During a session of Parliament in 1891, Mark Stewart MP stood and drew the House of Commons’ attention to a statement made in the Allahabad Pioneer earlier that year regarding the dangers of cannabis or “ganja” use. The article claimed that cannabis was far more dangerous than opium and for that reason had been made illegal in Lower Burma. The article further observed that “the lunatic asylums of India are filled with ganja smokers.” (Indeed they were filled with substance users of all sorts, but cannabis users were only a small percent of such.) Stewart, an accomplished temperance campaigner, had no qualms lumping together all the many forms of cannabis into one, some of which did, indeed, produce some strong intoxicating effects. But Stewart was not alone in his efforts to villainize hemp and its derivatives.
William Sproston Caine, a fellow member of parliament, dedicated much of his life to the temperance movement, presiding over such institutions as the Baptist Total Abstinence Society and the National Temperance Federation. Caine traveled to India with the intent on familiarizing himself with the darkest sides of the industry, concluding, predictably, that cannabis was “the most horrible intoxicant the world has yet produced.” After delivering his findings, he asked Parliament to form a commission of experts to investigate the use and effects of cannabis in Bengal, including the effects such substances ultimately had on the moral and social condition of the people who used it. Caine’s request was seconded by George Russell, the secretary of state and Parliamentary secretary for India. The Indian Hemp Drugs Commission was formed, but the British government, having a large stake in the opium trade, was happy to encourage the temperance adherents toward fighting against the ills of cannabis if it kept their attention off of far more economically impactful legislations against alcohol or opium.

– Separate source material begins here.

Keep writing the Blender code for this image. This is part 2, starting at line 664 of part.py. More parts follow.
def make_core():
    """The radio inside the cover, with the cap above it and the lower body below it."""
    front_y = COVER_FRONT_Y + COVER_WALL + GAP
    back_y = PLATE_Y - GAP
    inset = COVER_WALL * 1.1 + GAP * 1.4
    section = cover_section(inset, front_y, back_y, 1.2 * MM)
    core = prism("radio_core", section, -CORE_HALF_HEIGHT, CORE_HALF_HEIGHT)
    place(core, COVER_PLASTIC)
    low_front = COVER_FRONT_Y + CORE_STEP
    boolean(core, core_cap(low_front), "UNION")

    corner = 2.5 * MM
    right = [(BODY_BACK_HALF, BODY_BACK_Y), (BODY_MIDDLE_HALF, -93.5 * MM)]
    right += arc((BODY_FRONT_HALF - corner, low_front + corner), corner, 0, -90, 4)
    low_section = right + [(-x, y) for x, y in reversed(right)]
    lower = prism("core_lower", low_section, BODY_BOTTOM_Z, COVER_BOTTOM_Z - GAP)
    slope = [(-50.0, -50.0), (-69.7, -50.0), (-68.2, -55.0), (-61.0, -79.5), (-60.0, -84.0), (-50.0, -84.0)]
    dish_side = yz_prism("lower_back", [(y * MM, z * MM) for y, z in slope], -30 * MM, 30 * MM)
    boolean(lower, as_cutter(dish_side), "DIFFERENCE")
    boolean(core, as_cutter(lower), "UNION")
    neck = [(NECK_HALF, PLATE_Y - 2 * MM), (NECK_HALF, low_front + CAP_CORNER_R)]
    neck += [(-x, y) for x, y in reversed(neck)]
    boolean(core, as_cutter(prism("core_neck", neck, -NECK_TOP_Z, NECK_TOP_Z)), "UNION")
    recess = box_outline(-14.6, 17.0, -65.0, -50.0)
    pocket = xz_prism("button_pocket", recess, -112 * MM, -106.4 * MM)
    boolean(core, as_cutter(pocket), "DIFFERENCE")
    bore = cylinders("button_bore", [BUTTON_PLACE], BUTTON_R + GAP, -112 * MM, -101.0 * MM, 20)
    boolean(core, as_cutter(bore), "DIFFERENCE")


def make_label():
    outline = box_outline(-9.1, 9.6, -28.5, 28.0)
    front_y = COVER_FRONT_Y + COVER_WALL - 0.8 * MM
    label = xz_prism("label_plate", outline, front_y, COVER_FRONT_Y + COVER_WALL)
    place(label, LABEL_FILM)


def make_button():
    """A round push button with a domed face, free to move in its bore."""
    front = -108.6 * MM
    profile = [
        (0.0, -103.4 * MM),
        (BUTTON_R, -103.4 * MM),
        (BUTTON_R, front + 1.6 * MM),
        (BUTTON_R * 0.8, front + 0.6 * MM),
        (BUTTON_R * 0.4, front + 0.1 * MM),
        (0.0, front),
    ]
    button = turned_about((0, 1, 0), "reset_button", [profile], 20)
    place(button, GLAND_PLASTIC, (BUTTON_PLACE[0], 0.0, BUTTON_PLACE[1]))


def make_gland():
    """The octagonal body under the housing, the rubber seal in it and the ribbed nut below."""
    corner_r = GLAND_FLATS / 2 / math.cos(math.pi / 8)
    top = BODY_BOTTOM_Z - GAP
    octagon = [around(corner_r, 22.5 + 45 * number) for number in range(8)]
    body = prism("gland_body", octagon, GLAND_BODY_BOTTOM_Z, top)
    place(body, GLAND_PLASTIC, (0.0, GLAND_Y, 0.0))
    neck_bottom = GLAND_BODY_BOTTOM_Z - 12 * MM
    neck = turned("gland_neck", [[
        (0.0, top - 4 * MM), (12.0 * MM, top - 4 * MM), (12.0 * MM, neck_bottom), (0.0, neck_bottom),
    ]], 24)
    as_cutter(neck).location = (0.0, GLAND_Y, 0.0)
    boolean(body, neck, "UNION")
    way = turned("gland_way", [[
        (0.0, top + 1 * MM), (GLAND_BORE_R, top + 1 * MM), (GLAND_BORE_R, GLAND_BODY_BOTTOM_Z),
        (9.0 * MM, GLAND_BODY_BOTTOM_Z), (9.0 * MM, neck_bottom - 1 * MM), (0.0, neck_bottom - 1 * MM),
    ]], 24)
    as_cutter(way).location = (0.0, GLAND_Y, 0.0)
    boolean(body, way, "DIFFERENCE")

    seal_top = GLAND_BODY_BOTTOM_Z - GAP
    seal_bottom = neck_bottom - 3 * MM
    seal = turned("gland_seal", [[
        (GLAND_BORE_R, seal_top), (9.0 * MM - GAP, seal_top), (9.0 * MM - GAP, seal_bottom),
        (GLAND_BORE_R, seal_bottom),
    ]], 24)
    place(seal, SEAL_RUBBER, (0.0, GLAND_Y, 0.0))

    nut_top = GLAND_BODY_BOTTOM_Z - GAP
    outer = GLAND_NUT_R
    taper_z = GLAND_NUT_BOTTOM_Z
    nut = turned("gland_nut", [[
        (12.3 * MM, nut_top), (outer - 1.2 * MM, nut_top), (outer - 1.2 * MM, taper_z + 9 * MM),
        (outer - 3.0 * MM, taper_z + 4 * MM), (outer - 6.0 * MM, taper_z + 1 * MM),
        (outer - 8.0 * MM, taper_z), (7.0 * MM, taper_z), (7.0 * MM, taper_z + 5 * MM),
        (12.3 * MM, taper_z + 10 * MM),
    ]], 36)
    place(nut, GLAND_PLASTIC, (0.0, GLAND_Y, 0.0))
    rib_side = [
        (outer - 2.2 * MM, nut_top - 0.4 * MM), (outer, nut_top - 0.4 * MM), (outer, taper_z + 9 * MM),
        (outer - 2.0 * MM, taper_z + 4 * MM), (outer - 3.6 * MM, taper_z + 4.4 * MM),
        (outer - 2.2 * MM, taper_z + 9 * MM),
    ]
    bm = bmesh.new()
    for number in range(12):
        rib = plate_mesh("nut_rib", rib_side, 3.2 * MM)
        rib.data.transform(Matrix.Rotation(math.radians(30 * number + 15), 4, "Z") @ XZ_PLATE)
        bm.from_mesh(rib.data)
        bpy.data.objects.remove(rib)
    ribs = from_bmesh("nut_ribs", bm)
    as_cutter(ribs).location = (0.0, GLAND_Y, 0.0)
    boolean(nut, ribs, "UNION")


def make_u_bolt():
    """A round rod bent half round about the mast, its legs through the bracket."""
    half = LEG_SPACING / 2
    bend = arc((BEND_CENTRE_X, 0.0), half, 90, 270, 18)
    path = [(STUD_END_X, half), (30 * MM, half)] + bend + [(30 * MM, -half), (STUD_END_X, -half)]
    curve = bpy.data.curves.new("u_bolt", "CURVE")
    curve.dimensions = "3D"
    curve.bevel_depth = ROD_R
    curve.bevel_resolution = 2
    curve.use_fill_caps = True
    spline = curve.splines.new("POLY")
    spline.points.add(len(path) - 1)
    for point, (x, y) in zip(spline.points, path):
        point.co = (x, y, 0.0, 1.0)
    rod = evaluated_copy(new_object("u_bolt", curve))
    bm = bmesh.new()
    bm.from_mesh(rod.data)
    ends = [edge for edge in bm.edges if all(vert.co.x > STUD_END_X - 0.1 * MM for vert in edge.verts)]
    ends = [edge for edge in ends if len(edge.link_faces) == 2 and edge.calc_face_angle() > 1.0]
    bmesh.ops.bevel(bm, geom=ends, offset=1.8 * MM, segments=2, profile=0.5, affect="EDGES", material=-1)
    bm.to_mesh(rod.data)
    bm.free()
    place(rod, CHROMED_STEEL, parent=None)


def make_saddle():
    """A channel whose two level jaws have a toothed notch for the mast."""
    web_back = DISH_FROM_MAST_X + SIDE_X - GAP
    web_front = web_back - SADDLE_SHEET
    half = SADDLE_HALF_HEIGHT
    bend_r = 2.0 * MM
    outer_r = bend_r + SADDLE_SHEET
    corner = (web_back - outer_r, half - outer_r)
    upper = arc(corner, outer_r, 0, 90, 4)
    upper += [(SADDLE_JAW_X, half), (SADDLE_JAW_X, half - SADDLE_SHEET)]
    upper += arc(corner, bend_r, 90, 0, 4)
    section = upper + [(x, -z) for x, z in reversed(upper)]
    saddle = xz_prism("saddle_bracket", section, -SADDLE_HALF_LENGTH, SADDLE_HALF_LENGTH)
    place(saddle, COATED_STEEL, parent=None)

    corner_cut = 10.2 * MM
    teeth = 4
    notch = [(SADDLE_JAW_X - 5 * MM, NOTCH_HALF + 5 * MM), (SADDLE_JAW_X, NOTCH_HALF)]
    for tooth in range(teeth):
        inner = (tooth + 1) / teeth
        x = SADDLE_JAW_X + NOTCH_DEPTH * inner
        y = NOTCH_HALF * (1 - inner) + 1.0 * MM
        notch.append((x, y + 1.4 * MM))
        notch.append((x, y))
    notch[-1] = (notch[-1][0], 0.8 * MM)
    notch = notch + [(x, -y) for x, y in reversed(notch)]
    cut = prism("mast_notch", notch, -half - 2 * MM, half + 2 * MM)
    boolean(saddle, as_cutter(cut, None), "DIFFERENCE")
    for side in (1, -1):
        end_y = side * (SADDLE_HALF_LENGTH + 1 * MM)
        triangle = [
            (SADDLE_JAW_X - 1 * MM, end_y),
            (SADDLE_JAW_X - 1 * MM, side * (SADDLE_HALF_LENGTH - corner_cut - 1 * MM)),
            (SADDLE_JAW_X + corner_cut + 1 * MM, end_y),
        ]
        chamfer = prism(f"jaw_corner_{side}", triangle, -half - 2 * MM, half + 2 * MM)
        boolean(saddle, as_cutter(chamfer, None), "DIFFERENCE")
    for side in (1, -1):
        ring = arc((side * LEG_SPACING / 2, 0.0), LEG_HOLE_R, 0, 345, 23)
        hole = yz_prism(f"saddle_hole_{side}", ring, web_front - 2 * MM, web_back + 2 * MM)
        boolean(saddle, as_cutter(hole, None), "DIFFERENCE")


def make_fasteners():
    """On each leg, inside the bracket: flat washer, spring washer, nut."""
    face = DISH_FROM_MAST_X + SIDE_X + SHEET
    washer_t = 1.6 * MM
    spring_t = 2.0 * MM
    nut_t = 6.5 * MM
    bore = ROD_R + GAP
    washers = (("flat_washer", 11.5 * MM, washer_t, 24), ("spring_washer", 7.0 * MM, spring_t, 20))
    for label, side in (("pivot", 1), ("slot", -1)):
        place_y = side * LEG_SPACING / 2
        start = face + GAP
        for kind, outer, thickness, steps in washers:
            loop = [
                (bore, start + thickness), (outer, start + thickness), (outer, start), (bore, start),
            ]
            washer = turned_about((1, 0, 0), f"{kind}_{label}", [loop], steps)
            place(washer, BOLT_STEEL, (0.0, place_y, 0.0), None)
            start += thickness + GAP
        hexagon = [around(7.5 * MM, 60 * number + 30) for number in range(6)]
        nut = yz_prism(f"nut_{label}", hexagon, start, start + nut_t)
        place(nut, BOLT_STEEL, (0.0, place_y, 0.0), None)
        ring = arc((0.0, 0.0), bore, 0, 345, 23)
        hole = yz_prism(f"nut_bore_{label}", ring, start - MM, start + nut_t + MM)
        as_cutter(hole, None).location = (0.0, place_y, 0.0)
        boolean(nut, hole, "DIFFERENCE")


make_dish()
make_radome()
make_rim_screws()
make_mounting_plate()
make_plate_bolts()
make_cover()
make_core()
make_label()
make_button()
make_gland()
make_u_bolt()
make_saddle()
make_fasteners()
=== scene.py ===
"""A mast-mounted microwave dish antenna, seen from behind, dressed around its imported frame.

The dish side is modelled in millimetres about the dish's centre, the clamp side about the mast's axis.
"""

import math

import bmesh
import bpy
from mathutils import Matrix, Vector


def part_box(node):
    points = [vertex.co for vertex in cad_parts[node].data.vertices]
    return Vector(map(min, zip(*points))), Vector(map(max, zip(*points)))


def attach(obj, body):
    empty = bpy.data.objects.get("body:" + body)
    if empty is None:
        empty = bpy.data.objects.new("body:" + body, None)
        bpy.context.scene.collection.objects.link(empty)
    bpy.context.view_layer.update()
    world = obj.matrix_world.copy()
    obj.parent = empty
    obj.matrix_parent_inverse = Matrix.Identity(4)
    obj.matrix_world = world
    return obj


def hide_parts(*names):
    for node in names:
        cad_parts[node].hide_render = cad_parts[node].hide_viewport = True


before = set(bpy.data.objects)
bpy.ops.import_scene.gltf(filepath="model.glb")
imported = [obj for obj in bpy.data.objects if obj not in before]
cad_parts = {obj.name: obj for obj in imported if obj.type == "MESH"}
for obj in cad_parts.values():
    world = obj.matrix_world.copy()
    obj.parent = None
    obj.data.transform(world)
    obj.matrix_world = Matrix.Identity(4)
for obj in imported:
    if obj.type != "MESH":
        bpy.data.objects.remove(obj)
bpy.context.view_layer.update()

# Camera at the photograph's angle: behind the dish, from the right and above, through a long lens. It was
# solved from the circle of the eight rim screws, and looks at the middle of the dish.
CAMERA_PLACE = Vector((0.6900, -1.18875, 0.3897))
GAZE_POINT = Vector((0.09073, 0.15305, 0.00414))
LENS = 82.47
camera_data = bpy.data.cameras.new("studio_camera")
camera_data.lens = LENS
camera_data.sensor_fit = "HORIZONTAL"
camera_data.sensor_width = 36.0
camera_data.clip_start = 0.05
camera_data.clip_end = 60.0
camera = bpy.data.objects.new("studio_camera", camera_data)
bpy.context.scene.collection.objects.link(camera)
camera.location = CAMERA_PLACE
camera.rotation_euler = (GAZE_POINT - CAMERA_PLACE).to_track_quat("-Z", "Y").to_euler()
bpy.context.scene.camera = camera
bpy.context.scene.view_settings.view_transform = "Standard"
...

After 266 days of travel across India, conducting experiments and interviewing those who grew the plant and harvested it for medicinal and recreational use, as well as speaking with those who used it, the Indian Hemp Drugs Commission concluded that less than one percent of the population consumed cannabis preparations and that, of these users, only about five percent might be considered excessive users. Moderate use was not believed to cause harm and the commission declared that “the habit of using hemp drugs was easier to break off than was a dependency on alcohol or opium. The commission also suggested that the predisposition to consume such intoxicants was a sign of mental weakness in and of itself, as opposed to such weaknesses being caused by the use of cannabis drugs, whether in excess or otherwise.
It feels like a very modern thing to be writing about a man dying of cancer and finding relief from his ailment in the use of medical marijuana. As it turns out, while examples of such are nearly impossible to find, it wasn’t at all unusual. I love it when my ideas coincide with historical fact. One would think that writing a story within the constraints of the rules and social norms of a specific historical point in time would be limiting. I’ve found it anything but. There is some work to be done in understanding what that framework is, but I feel at home in it. It’s been fun to get back to my first love.